Most startups collaborate with big corporations for their expertise so help them reach a wider client base through your distribution channels so they can access more markets.

5.Identify if the startup can solve any of your objectives

If you thought that having a shared mission or the quality of the startup are the prime factors for a successful startup collaboration, this MassChallenge and Imaginatik study will have you believe otherwise.

Research shows that “strategic fit” is much more necessary for both startups and corporations alike to choose a partner for collaboration. This is why you must figure out what strategic objective you aim to solve with a startup partnership and how you can help the startup before you venture to find your partner.

The best example of a symbiotic startup and corporate partnership is the partnership between Sphero and Disney. Sphero manufacturers state-of-the-art robotic toys and it identified that they could make a great addition to Disney’s line of products.

Disney’s CEO, Bob Iger took interest and mentored them. This made Sphero come up with the new Star Wars droid, BB-8 which has been extremely famous among people.
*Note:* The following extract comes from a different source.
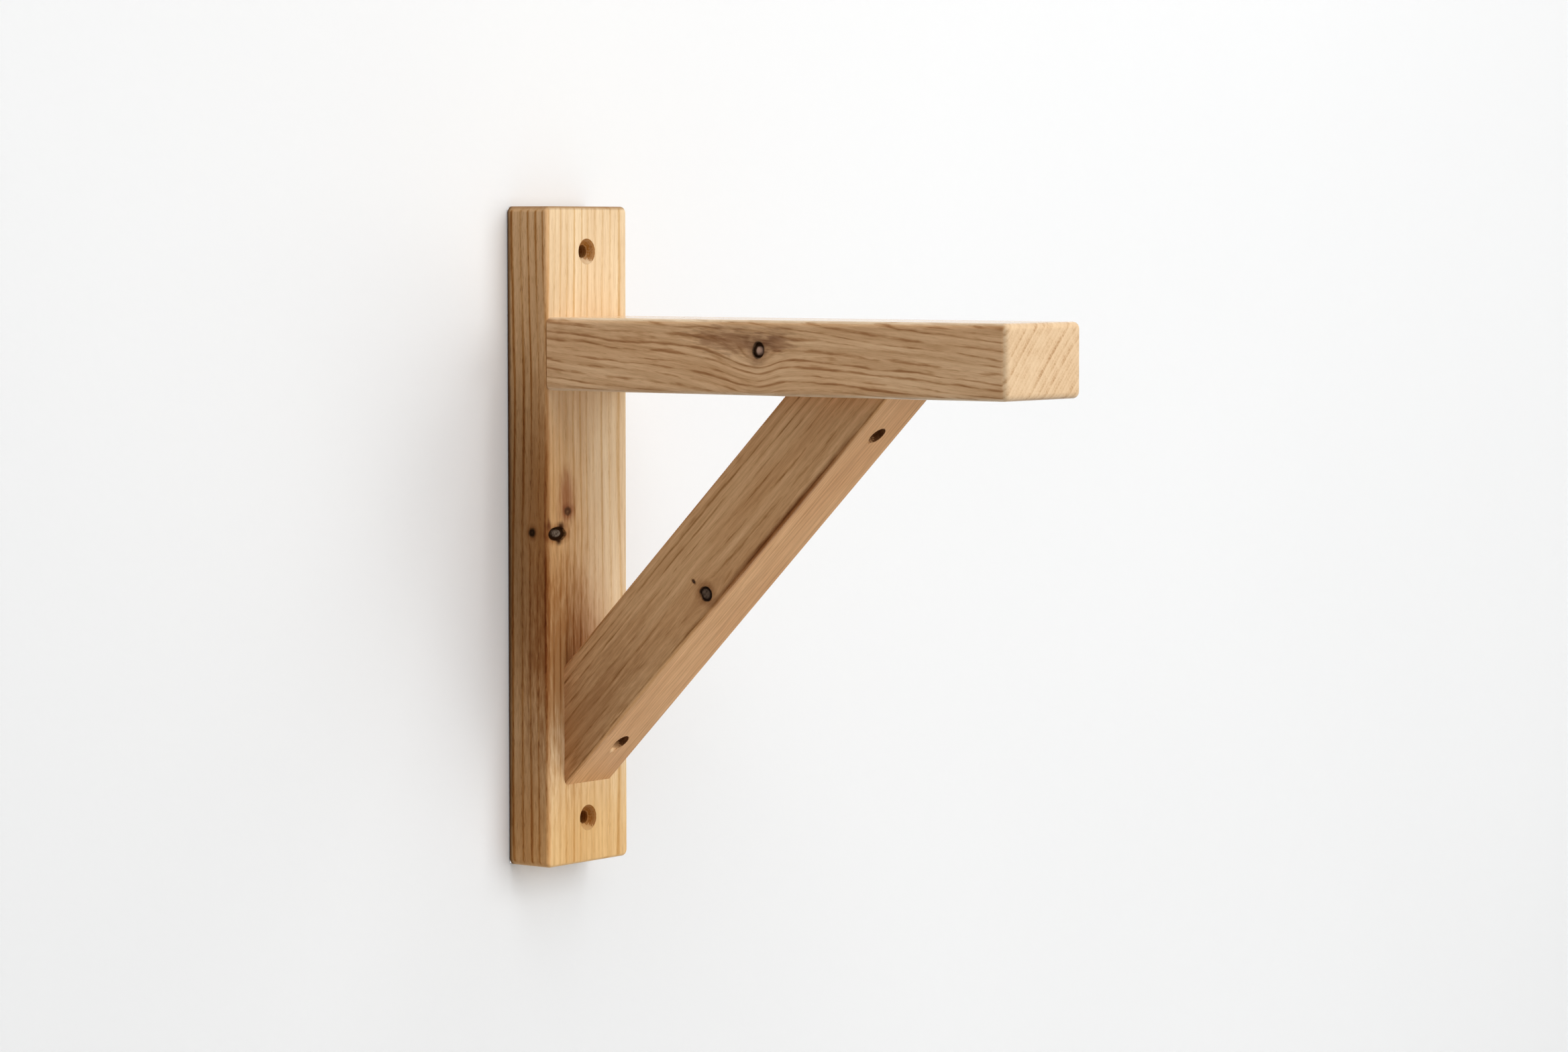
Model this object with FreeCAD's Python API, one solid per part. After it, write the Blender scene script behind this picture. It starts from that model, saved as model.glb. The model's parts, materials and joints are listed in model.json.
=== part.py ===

So, identify startups that can solve a strategic objective for your corporation so you do not end up wasting your time and resources on a startup that cannot help your objectives. Determine what the startup is bringing to the table and why you should consider collaboration with them.


The corporate world is changing and corporate disruption is being caused by increasing corporate digital transformation. Corporates are collaborating with startups to maximize their potential and stay relevant in today’s market while helping startups streamline their operations.

This article divulges the secrets to streamlining collaborations with startups so go ahead and start researching the perfect startup to partner with.